In the 1990’s, new tools for early diagnosis and treatment increased the interest in early intervention in ASD, and especially with the role of parents in coordinating and delivering treatment. During my tenure at the Centre Hospitalier Douglas, I came to focus much of my clinical and research work on children with autism.
In 1994, I led the creation of an intensive, bilingual, multidisciplinary treatment program (the Therapeutic Nursery) with the support of other clinicians at the hospital. We coached small groups of parents on how to work directly with their toddler or preschooler on early social, communication, and play skills. Over the course of the 6 hour/week, 14 week program, parents also participated in parent education and support groups, while their child completed other assessments and interventions.
Over a 5 year period, I provided psychological services and acted as the team leader for the program.

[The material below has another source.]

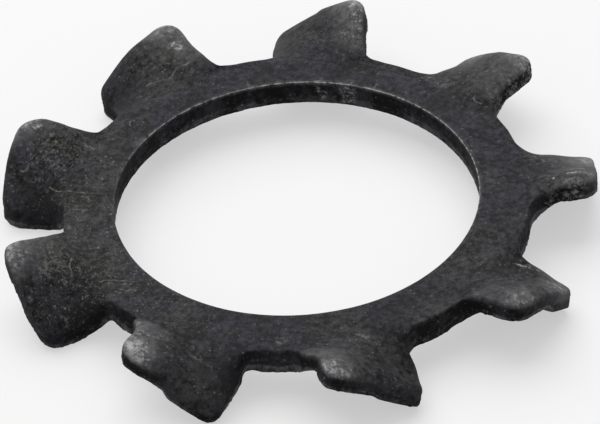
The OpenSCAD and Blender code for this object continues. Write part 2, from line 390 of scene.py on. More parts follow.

I also conducted full diagnostic assessments (using the ADOS and ADI-R), as well as cognitive and adaptive behavior assessments on all participating children. This program helped to extend the hospital’s ASD diagnostic clinic to address the needs of younger children.
At the Douglas Hospital, I also began to recognize the potential impact of broad policy decisions on day-to-day clinical work, and sought other leadership opportunities. I was subsequently elected by 35o allied health professionals (e.g., all clinicians employed by the hospital who were neither physicians nor nurses) as one of five representatives. I served as Vice President of this elected body (the Multidisciplinary Council) for four years, representing the interests of our 350 members to the hospital's executive committee for all clinical, research, and administrative concerns. In that capacity, I also served as the sole representative of these 350 staff as a full member of the hospital's Board of Director for two years. I also served as Director of the Department of Psychology for Child and Adolescent Services over a one year period. A majority of my clinical and administrative work as well as a number of papers (Doehring, 2001), presentations, (Doehring, 1997), and other works (Doehring, 1997) were completed in French, a second language acquired as a young adult.
The importance of multi- and transdisciplinary teamwork was emphasized throughout my training, but early in my career I realized teamwork is not something that "just happens". It requires an understanding and an appreciation for the unique contribution of each discipline, and a team structure that balances leadership and shared decision making.
In the case of ASD, this is complicated by the fact that different disciplines espouse different theories about ASD, rely on different techniques for assessment and treatment, and may play different roles in hospital-, school-, and university-based programs. As the elected representative of multiple disciplines to the Hospital's executive, I met regularly with department heads to capture their concerns. In every organization in which I have worked since, I have sought to clarify the role(s) of each discipline, educate professionals about the roles and contributions of their colleagues, and actively championed teaming.